When a well-known institution has been the victim of a data breech most people who have accounts there will merely update their password for that one institution. For example, when Myspace was hacked in May of 2016 and 360 million email addresses and 427 million passwords were stolen, I wasn’t concerned. I didn’t take any action because I no longer used Myspace. However, when Linkedin was hacked in the same month I changed my Linkedin password. The reason for the difference in behavior was because I didn’t understand how hackers used the data.
Most of us know hackers sell emails and associated passwords from data breeches on the darkweb. However, what most of us don’t know is that hackers use the combinations of emails and passwords from institutions of the data breeched on other websites. In other words, hackers could purchase Myspace.com email and password combination and then attempt to use these combinations on the websites of financial institutions. The hackers are betting the owner of the email will use the same password for multiple sites. They will then write a script to attempt to login into the most popular institutions using these combinations. with half a billion email/password combinations acquired they only need a tiny percentage to hit in order to have success.
CyberSecurity Strategy to Protect Your Passwords & Email
Firstly, I’d recommend learning if your email and passwords have been part of a data breech. It just takes a few seconds to check.
Step # 2 is for you to update all your passwords. It’s important to have unique and complex passwords that are routinely updated. DO NOT use one password for multiple websites just because of the difficulty in remember them all.
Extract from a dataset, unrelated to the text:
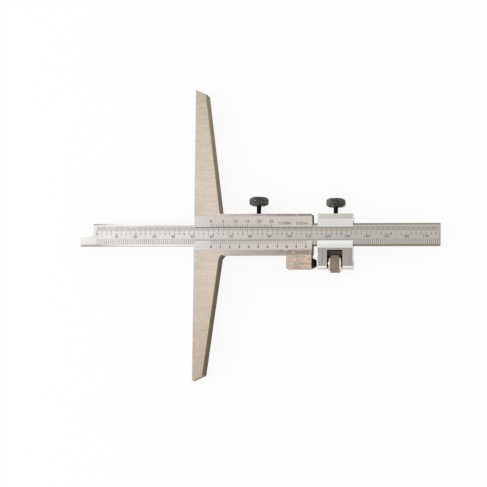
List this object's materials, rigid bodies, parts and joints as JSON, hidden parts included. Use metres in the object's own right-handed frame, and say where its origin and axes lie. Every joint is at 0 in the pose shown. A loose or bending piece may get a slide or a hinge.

Which is why the step # 3 is to get either a paid or free password manager. A password manager is an application used to store and manage the passwords a user has for various online accounts. The user only needs to remember their one unique password. Alternatively, you can begin to take advantage of Chrome’s password manager extension. Google offers unique password generation, and allows you to “view all your passwords, credit cards, addresses, and other stored information from the main desktop Chrome toolbar. You can also export all your saved passwords into a .csv file at any time”.
Business leaders are routinely registering with different websites in order to manage their own business. However, with every new registration they expose themselves to risk. Eliminating risk is impossible, but it is possible to manage those risk.
This segues to a step # 4 which would be to partner with your Managed IT Service Provider to ensure that adequate security protections are in place for employees. MSPs can set up specific security profiles that are designed to reduce the risk of security vulnerabilities and then monitor these profiles for security erosion over time. Additionally, they can perform darkweb scans of employees and identify potential risks.
In summary…
Business owners need to understand how technology can work for and against them. This is easily remedied by reading Infinet Services’ Blogs 😉 . We provide simple strategies businesses owners can use to protect themselves and their employees from data breeches of large institutions.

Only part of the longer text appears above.